Sin embargo, no debemos perder de vista que la correlación de fuerzas actual del continente despierta dudas sobre la viabilidad real de la propuesta mexicana, pues si bien el panorama para la recepción de una tesis como esta es mejor que el que existía hace tres o cuatro años, lo cierto es que no vivimos un clima de época favorable como el que vivimos en tiempos de los Chávez, Lula, Evo, Correa o Kirchner. Por supuesto, Washington tampoco renunciará fácilmente a la defensa de sus intereses, que históricamente condicionó su política exterior hacia la región.
Con todo, el presidente mexicano López Obrador, en su audacia diplomática, nos enfrenta a la necesidad de abrir un debate impostergable para nuestra América: ¿qué hacer con la OEA? Lo que, a su vez, nos plantea dos cuestiones: por un lado, el tipo de relaciones que queremos y seremos capaces de establecer en los próximos años con los Estados Unidos -y el modelo en que esto se concrete-, una potencia que vive su crisis de hegemonía a escala global pero cuya influencia todavía es determinante en su entorno geopolítico inmediato; y por el otro, la capacidad que tendremos para comprender, con un sentido de la dignidad nacional y de la búsqueda del bien común, los retos y oportunidades de nuestra región, en un sistema internacional que se revuelve ante el horizonte inminente del desplazamiento del eje hegemónico hacia Asia.

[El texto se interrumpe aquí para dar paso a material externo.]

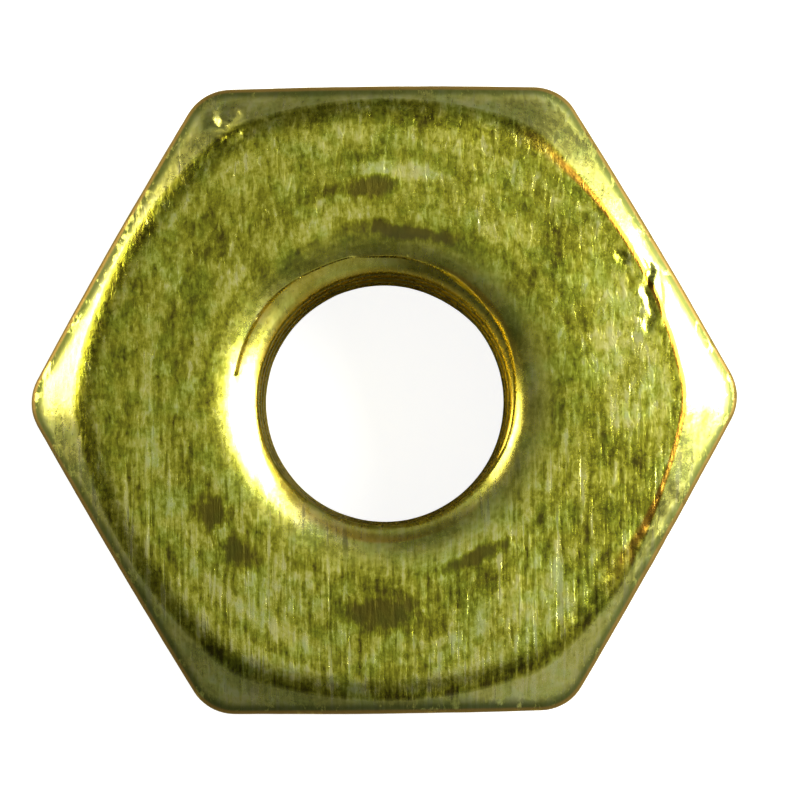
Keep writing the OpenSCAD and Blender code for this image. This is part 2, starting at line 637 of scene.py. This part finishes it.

El panamericanismo ya no es una opción para nosotros; pero el latinoamericanismo que aspire a sucederle deberá construir las bases sólidas de su unión, y tendrá que convencerse de que puede mirar con dignidad a los ojos de su poderoso vecino del norte, así como a las naciones de todo el planeta. Bien decía Martí en la crónica a la que hicimos referencia al inicio: “La unión, con el mundo, y no con una parte de él (…).
Ha de desearse, y de ayudar a realizar, cuanto acerque a los hombres y les haga la vida más moral y llevadera. Ha de realizarse cuanto acerque a los pueblos”. Ese es nuestro desafío.
[1] Martí, J. (1891). La Conferencia Monetaria de las Repúblicas de América. En: Hart-Dávalos, A. (2000). José Martí y el equilibrio del mundo. México, DF: Fondo de Cultura Económica. Pp. 213-227.